I am not sure that the key ethical standards we should have (honesty, trust, independence, putting the client first etc.) provide much room for evolution. I would be interested to know what this would involve.

Professions are based on ethical behaviour

I'm surprised by the tenor of some of these remarks. One of the basic tenets of a profession is adherence to ethical behaviour as often represented by a code of ethics.

One failing of the legal profession in the UK is the lack of ethical education in law school which ought to be corrected and it looks as if LETR will recommend that.

Given, then, the centrality of ethics to a profession, I would have thought the legal profession would have welcomed Professor Moorhead's report as a way of promoting ethics throughout the legal services market and beyond just the profession. The idea here is to have all those engaged in legal services behaving ethically.

That's a good thing, surely.

I thought being ethical was

I thought being ethical was being part of a profession not a trade?

The SRA motto at the top of its letterheading is - "Freedom in Practice - Better outcomes for Consumers"

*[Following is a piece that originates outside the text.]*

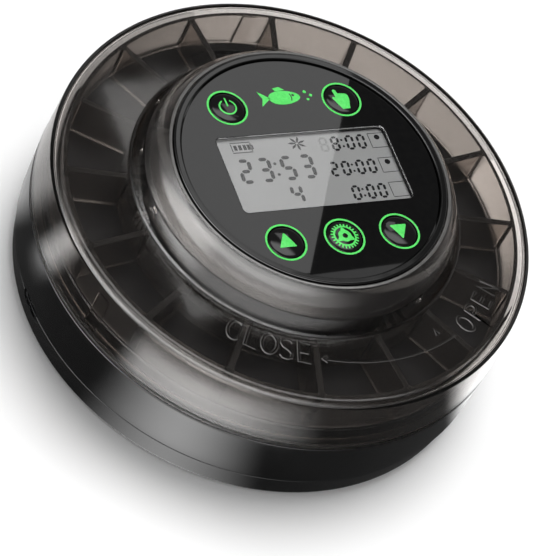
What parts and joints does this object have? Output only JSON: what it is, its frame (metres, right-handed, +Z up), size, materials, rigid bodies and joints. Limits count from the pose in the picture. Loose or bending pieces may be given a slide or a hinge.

Chance would be a fine thing since the freedom to practice is being crushed out of the profession!

The negative response to the SRA plans to levy fines is the inevitable weary response, or should I say "outcome", of a demoralised profession, sick to death of the unforseen "outcomes" of the capitulation of the Law Society to the policy maker and drivers behind the Legal Services Act 2007

Looks like a report stating

Looks like a report stating the obvious but in management-speak and jargon. So no, not welcomed by anyone with any commonsense whatsoever. Effectively it is just a sales promotion for guess what? Yes, more training-provided by yes! More academics. As the old phrase goes "those who can, do. Those who can't, teach" or nowadays, regulate.

Wish I could get paid for stuff like that though!

Ethics

The SRA might benefit from reading the book I was given when I was admitted in 1973, 'The professional Conduct and Etiquette of Solicitors' by Sir Thomas Lund. It remains the best practical treatise on ethics for any professional but, of course it is far too old fashioned for our modern 'get rich quick' world.

For god's sake send a copy to

For god's sake send a copy to these Flood and Moorhead people. They might learn something!

Another good read is the

Another good read is the Technique of Persuasion by Sir David Napley

He wrote that lawyers earned fees to be professionals not to give a slice to some shady creature of the 2007 Act

Peter Two minds but a single

Peter

Two minds but a single thought. I too got Sir Tom's book a couple of years before you, and I was thinking about it the other day having recently found it at home. Hardbound, about an inch thick and saying all that was necessary.

I have to agree - far too old fashioned for nowadays. It couldn't be OK, it's far too short and trusting!